Why on earth should we vaccinate our newborn baby against Hepatitis B – a virus that is contracted mostly through intravenous drug use and sexual contact? That is the question my husband and I had for the doctors and nurses at the hospital where our son was born two and a half months ago.
We didn’t get very good answers. It was “convenient,” “recommended” and “routine,” the medical staff assured us. We wanted more information. A nurse gave us a brochure, which explained that babies whose mothers had the Hep B virus were at high risk of developing acute Hep B infections. Well, I tested negative for Hep B. The Centers for Disease Control named unprotected sex, IV drug use and being stuck with a needle on the job as the likeliest routes of Hep B transmission. Well, my husband and I both work primarily from home, our two children stay at home, and neither we nor our 3-year-old daughter nor our baby (for heaven’s sake!) live the Kid Rock-and-Pamela Anderson Lee lifestyle.
When we told the hospital staff that we simply wanted more time to think about giving the Hep B shot to our son – doesn’t “informed consent” mean we should be truly informed? – we were badgered aggressively. Some lectured us about the need to “get on the proper vaccination schedule.” Others warned that Maryland, like more than 40 other states, requires all schoolchildren to be vaccinated for Hep B. Teachers, however, are not subject to the mandate, which is driven not just by altruistic concern for children’s health. Ohio legislator Dale Van Vyven snuck the Hep B mandate into a 1998 hazardous-waste bill at the behest of profit-maximizing vaccine manufacturers’ lobbyists.

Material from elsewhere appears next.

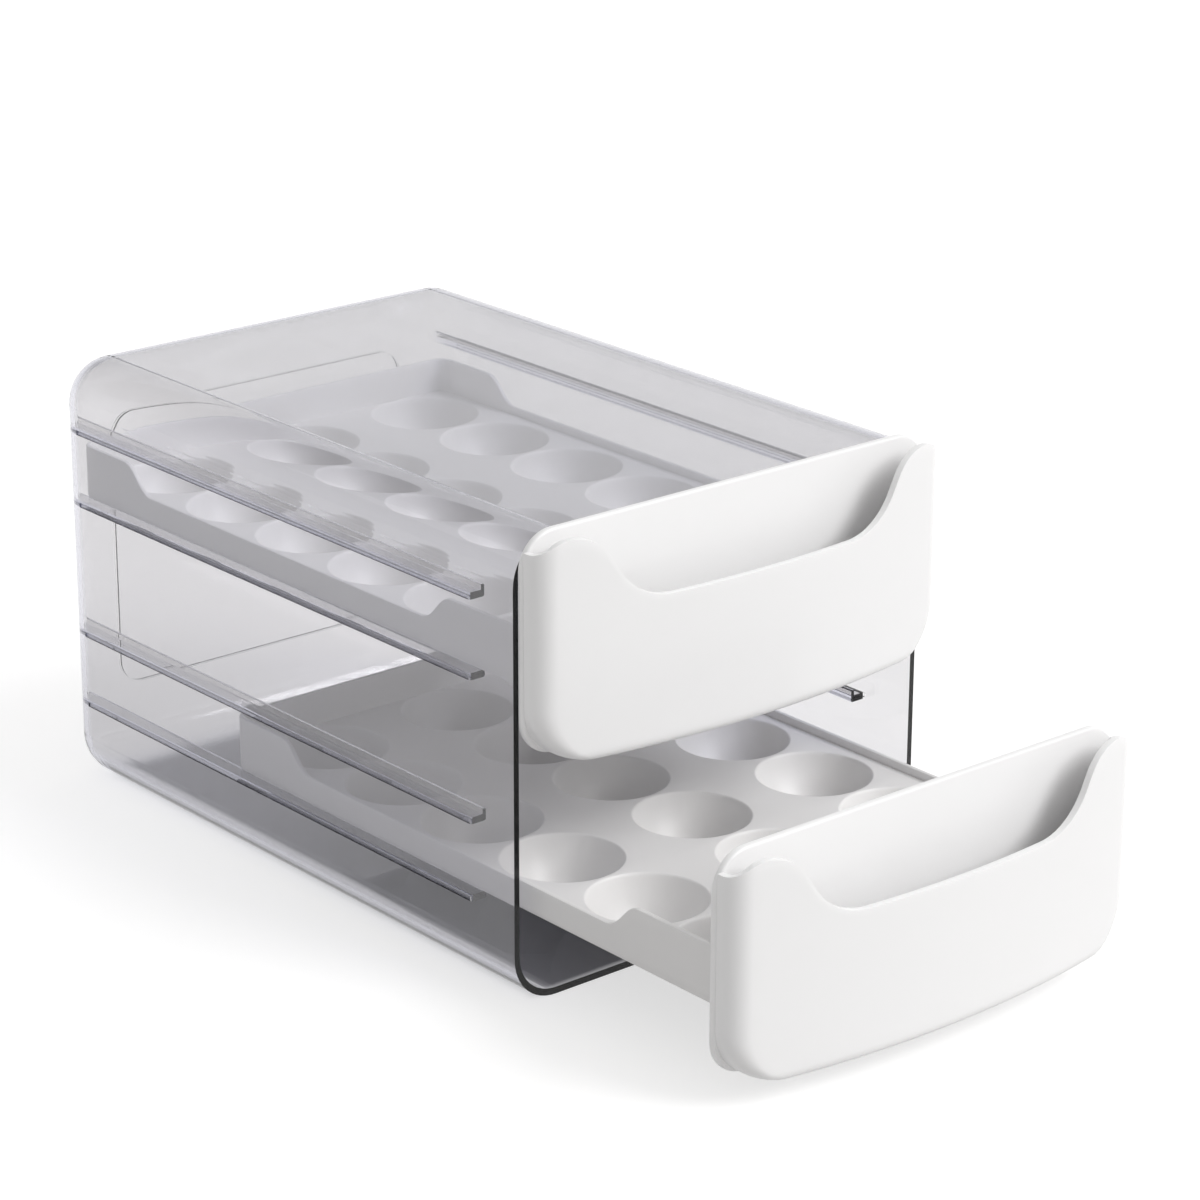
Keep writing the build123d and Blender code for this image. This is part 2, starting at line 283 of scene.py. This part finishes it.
def makeOpaquePlastic(name, settings):
    plastic = bpy.data.materials.new(name)
    plastic.use_nodes = True
    nodes, links = plastic.node_tree.nodes, plastic.node_tree.links
    shader = nodes["Principled BSDF"]
    unevenness = nodes.new("ShaderNodeGroup")
    unevenness.node_tree = grainGroup
    unevenness.inputs["Scale"].default_value = settings["grainScale"]
    colour = nodes.new("ShaderNodeMix")
    colour.data_type = 'RGBA'
    colour.inputs["A"].default_value = settings["shade"]
    colour.inputs["B"].default_value = settings["colour"]
    links.new(unevenness.outputs["Clouds"], colour.inputs["Factor"])
    links.new(colour.outputs["Result"], shader.inputs["Base Color"])
    gloss = nodes.new("ShaderNodeMapRange")
    gloss.inputs["To Min"].default_value = settings["roughness"] - settings["roughnessSpread"]
    gloss.inputs["To Max"].default_value = settings["roughness"] + settings["roughnessSpread"]
    links.new(unevenness.outputs["Clouds"], gloss.inputs["Value"])
    links.new(gloss.outputs["Result"], shader.inputs["Roughness"])
    bump = nodes.new("ShaderNodeBump")
    bump.inputs["Strength"].default_value = settings["grainStrength"]
    bump.inputs["Distance"].default_value = grain["depth"]
    links.new(unevenness.outputs["Height"], bump.inputs["Height"])
    links.new(bump.outputs["Normal"], shader.inputs["Normal"])
    return plastic


def makeClearPlastic():
    # shadows and soft light pass straight through it, so that the pieces inside stay lit
    plastic = bpy.data.materials.new("clearPlastic")
    plastic.use_nodes = True
    nodes, links = plastic.node_tree.nodes, plastic.node_tree.links
    shader = nodes["Principled BSDF"]
    output = nodes["Material Output"]
    shader.inputs["Base Color"].default_value = clearPlastic["tint"]
    shader.inputs["Roughness"].default_value = clearPlastic["roughness"]
    shader.inputs["IOR"].default_value = clearPlastic["ior"]
    shader.inputs["Transmission Weight"].default_value = 1
    absorb = nodes.new("ShaderNodeVolumeAbsorption")
    absorb.inputs["Color"].default_value = clearPlastic["depthColour"]
    absorb.inputs["Density"].default_value = clearPlastic["depthDensity"]
    links.new(absorb.outputs[0], output.inputs["Volume"])
    letThrough = nodes.new("ShaderNodeBsdfTransparent")
    letThrough.inputs["Color"].default_value = clearPlastic["shadowTint"]
    path = nodes.new("ShaderNodeLightPath")
    mix = nodes.new("ShaderNodeMixShader")
    straight = largerOf(nodes, links, path.outputs["Is Shadow Ray"], path.outputs["Is Diffuse Ray"])
    links.new(straight, mix.inputs["Fac"])
    links.new(shader.outputs[0], mix.inputs[1])
    links.new(letThrough.outputs[0], mix.inputs[2])
    links.new(mix.outputs[0], output.inputs["Surface"])
    return plastic


clearCase = makeClearPlastic()
whiteFront = makeOpaquePlastic("whiteFront", frontPlastic)
paleTray = makeOpaquePlastic("paleTray", trayPlastic)
print("materials are mixed")

# shaping, for all pieces

finish = {
    "smoothAngle": 38,      # sharper edges than this stay sharp
    "together": 0.00001,    # points nearer than this count as one, or as level
}


def deselectAll():
    if bpy.context.object and bpy.context.object.mode != 'OBJECT':
        bpy.ops.object.mode_set(mode='OBJECT')
    bpy.ops.object.select_all(action='DESELECT')


def pick(piece):
    deselectAll()
    piece.select_set(True)
    bpy.context.view_layer.objects.active = piece


def finishWith(piece, kind, **settings):
    pick(piece)
    modifier = piece.modifiers.new(kind.lower(), kind)
    for setting, value in settings.items():
        setattr(modifier, setting, value)
    bpy.ops.object.modifier_apply(modifier=modifier.name)


def selectPoints(piece, wanted):
    # leaves edit mode on, with the points selected for which wanted(place) is true
    pick(piece)
    bpy.ops.object.mode_set(mode='EDIT')
    bpy.ops.mesh.select_mode(type='VERT')
    bpy.ops.mesh.select_all(action='DESELECT')
    bpy.ops.object.mode_set(mode='OBJECT')
    for point in piece.data.vertices:
        point.select = wanted(point.co)
    bpy.ops.object.mode_set(mode='EDIT')


def hand(piece, body, node, material):
    # shades a finished piece, gives it its material and puts it in its node's place
    pick(piece)
    bpy.ops.object.transform_apply(location=True, rotation=True, scale=True)
    smooth = math.radians(finish["smoothAngle"])
    bpy.ops.object.shade_smooth_by_angle(angle=smooth, keep_sharp_edges=True)
    piece.data.materials.clear()
    piece.data.materials.append(material)
    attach(piece, body)
    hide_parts(node)
    deselectAll()
    print(piece.name, "has", len(piece.data.polygons), "faces")


def makeSheet(name, columns, rows, place):
    # a flat grid whose points are moved to place(column, row), counted from its left and lower edges
    deselectAll()
    bpy.ops.mesh.primitive_grid_add(x_subdivisions=columns, y_subdivisions=rows, size=2,
                                    location=(0, 0, 0))
    sheet = bpy.context.object
    sheet.name = name
    for point in sheet.data.vertices:
        column = round((point.co.x + 1) / 2 * columns)
        row = round((point.co.y + 1) / 2 * rows)
        point.co = place(column, row)
    return sheet


# front plates: a rounded board behind each finger pocket

frontPlate = {
    "cornerRadius": 0.0135,
    "cornerSteps": 16,
    "edgeRound": 0.0009,
    "edgeSteps": 3,
    "edgeAngle": 60,        # edges sharper than this are rounded
}


def makeFrontPlate(drawer):
    low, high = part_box(drawer + "_front_plate")
    deselectAll()
    bpy.ops.mesh.primitive_cube_add(size=1, location=(low + high) / 2, scale=high - low)
    plate = bpy.context.object
    plate.name = drawer + "FrontPlate"
    pick(plate)
    bpy.ops.object.transform_apply(location=True, rotation=True, scale=True)
    bpy.ops.object.mode_set(mode='EDIT')
    bpy.ops.mesh.select_mode(type='EDGE')
    bpy.ops.mesh.select_all(action='DESELECT')
    bpy.ops.object.mode_set(mode='OBJECT')
    for edge in plate.data.edges:
        start, end = (plate.data.vertices[i].co for i in edge.vertices)
        edge.select = abs(start.y - end.y) > (high.y - low.y) / 2
    bpy.ops.object.mode_set(mode='EDIT')
    bpy.ops.mesh.bevel(offset=frontPlate["cornerRadius"], segments=frontPlate["cornerSteps"])
    bpy.ops.object.mode_set(mode='OBJECT')
    finishWith(plate, 'BEVEL', width=frontPlate["edgeRound"], segments=frontPlate["edgeSteps"],
               limit_method='ANGLE', angle_limit=math.radians(frontPlate["edgeAngle"]))
    finishWith(plate, 'WEIGHTED_NORMAL', keep_sharp=True)
    hand(plate, drawer + "_drawer", drawer + "_front_plate", whiteFront)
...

The “everybody does it” and “for the greater good” arguments worked when we were overcautious, over-trusting, first-time parents who submitted our daughter to every single vaccine without question. This time, we resolved not to be rushed or bullied. We declined to give our son the politically correct Hep B shot, decided to do more research, and then took up the issue with our pediatrician.
Boy, were we in for a rude awakening. Our doctor parroted the American Academy of Pediatrics line and mindlessly emphasized the efficacy of vaccines in eradicating childhood diseases. Well, we weren’t questioning their collective efficacy. We questioned what the individual health benefits and health risks to our newborn were. Physicians have blindly plied vaccines before that have done more harm than good. A childhood rotavirus vaccine, for example, was approved for widespread use in 1998 and withdrawn from the market less than a year later after causing an increase in the incidence of painful bowel obstruction among infants.
Our doctor, however, pooh-poohed our inquiries about potential side effects. He seemed to have no idea what those risks were and no interest in finding out. He was also incredibly condescending: “95 percent of what you read on the Internet” is unreliable, he sermonized, as if we were too dumb to separate scientific fact from fraud.
In the end, we concluded that some of the vaccines were more worth the risks than others. At my son’s two-month checkup, the pediatrician expected him to receive a triple-combination shot called “Pediarix” (consisting of Hep B, inactivated polio, and DTaP, which covers diphtheria, tetanus and acellular pertussis), as well as HiB (for certain bacterial infections) and Prevnar (for meningitis and blood infections). I reiterated my refusal of Hep B, accepted DTaP and HiB, and asked to put off polio and Prevnar. In response, I received a threat: Get all the vaccines or get out of our practice.
“Informed consent”? Ha. This was uninformed coercion.
We’re leaving for another practice, a little bitter but wiser. The strong-arm tactics of the medical establishment mustn’t intimidate parents from challenging the universal vaccine orthodoxy. When it comes to protecting our children’s health, skepticism is the best medicine.